The central problem of the narrative developed about Palestine and Israel is to rarely consider the context of Israeli occupation, from 1948 to 1967, to the present day, and the UN resolutions on these issues. If we look at recent UN resolutions, such as 2334 of 2016, the Security Council has reaffirmed the invalidity of Israeli settlements because they are a violation of international law. According to Paola Caridi, journalist, historian and one of the most important experts on the Middle East, "the narrative on Israel and Palestine is increasingly biased". In an interview with journalist Angelo Boccato on Media Diversity, Caridi explains that "the lack of complexity and the ignorance of some journalists create a context where it is not possible to read what is happening because there is a lack of knowledge of the grammar of Jerusalem and the 'vocabulary' of what is happening there. To write about Sheikh Jarrah, one needs to know the developments that have taken place in the city over the last twelve years and understand where it is". 

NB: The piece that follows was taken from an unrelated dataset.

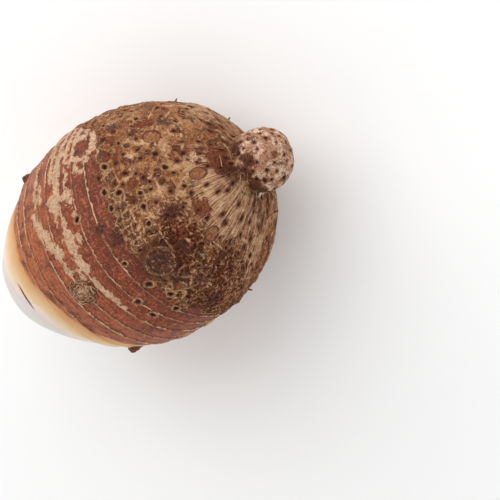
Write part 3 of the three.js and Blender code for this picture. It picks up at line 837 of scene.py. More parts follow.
def streak_depth(station, around):
    """Millimetres inside the nearest cork streak: its half width less the distance to its middle line."""
    depth = np.full(station.shape, -FAR_AWAY)
    for first_station, first_degrees, last_station, last_degrees, half_width in CORK_STREAKS:
        along, sideways = spread_from(station, around, (first_station, first_degrees))
        run = last_station - first_station
        rise = radius_at(station) * math.radians(last_degrees - first_degrees)
        share = np.clip((along * run + sideways * rise) / (run * run + rise * rise), 0.0, 1.0)
        distance = np.hypot(along - share * run, sideways - share * rise)
        depth = np.maximum(depth, half_width - distance)
    return depth


def nearest_round(station, around, rounds):
    """Distance to the middle of the nearest round feature, over its radius."""
    share = np.full(station.shape, FAR_AWAY)
    for middle, degrees, radius in rounds:
        along, sideways = spread_from(station, around, (middle, degrees))
        share = np.minimum(share, np.hypot(along, sideways) / radius)
    return share


def border_station(around, border):
    """The border's station at an angle, on straight lines between its given places."""
    degrees, stations = np.array(border, float).T
    return np.interp(np.degrees(around), degrees, stations)


def single_point(station, around):
    return skin_point(np.array(float(station)), np.array(float(around)))


def cad_scars():
    """The CAD model's root scars: random places in rows, none close to another or on a large feature."""
    random = seeded_random(SCAR_SEED)
    scars = [(row[0], math.radians(row[1]), *row[2:]) for row in TOP_SCARS]
    points = [single_point(station, around) for station, around, _, _ in scars]
    middles = [single_point(row[0], math.radians(row[1])) for row in LARGE_FEATURES]
    reaches = np.array([row[2] + SCAR_CLEARANCE for row in LARGE_FEATURES])
    for ring, count in SCAR_ROWS:
        start = random() * 2 * math.pi
        for i in range(count):
            station = ring + (random() - 0.5) * ROW_SCATTER
            around = float(wrapped(start + ((i + COLUMN_SCATTER * random()) / count) * 2 * math.pi))
            size = SMALLEST_SCAR + SCAR_SIZE_RANGE * random()
            rimmed = random() < RIMMED_SHARE
            point = single_point(station, around)
            near_neck = abs(station - NECK_STATION) < NECK_CLEARANCE
            on_flat_spot = point[2] < FLAT_SPOT_DEPTH + SPOT_CLEARANCE - BODY_RADIUS
            on_top = (TOP_SIDE_STATIONS[0] < station < TOP_SIDE_STATIONS[1]
                      and abs(around) < TOP_SIDE_HALF_ANGLE)
            too_close = np.linalg.norm(np.array(points) - point, axis=1).min() < SCAR_SPACING
            on_feature = (np.linalg.norm(np.array(middles) - point, axis=1) < reaches).any()
            if near_neck or on_flat_spot or on_top or too_close or on_feature:
                continue
            points.append(point)
            scars.append((station, around, size, rimmed))
    return scars, points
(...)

To understand where it is means, also, to realise that the Palestinian reality and the Palestinian people are not a monolithic bloc, rather the contrary. Palestinians are not Hamas, nor do they represent the leadership of their parties. Palestinians are women and men living in fragmented spaces - West Bank, Gaza, Jerusalem, refugee camps, the Diaspora - with different internal hierarchies, as a result of a colonial policy of occupation aimed at dividing the Palestinian people. At the same time, it must be recognised that Israelis are not a single bloc made up solely of extreme right-wing orthodox. Within these nuances and this necessary complexity of places and people's stories, however, one cannot flatten the narrative and tell what is happening as if it were a "game between equals". Mahmoud Muna, Palestinian writer and activist, explains this from his fb profile, published by the Independent and translated by Orient XXI. "Israeli society and its political establishment are deeply restless, but they refuse to see that the military occupation, here, is the real problem. In fact, for us, occupation is the main obstacle to liberation and freedom. We have had enough, and we cannot continue to be psychiatrists for Israeli society. We are the occupied, not the occupiers; the oppressed, not the oppressors. We are the colonised, not the colonisers. For the sake of all those who live "between the river and the sea", this occupation must end. It has lasted long enough".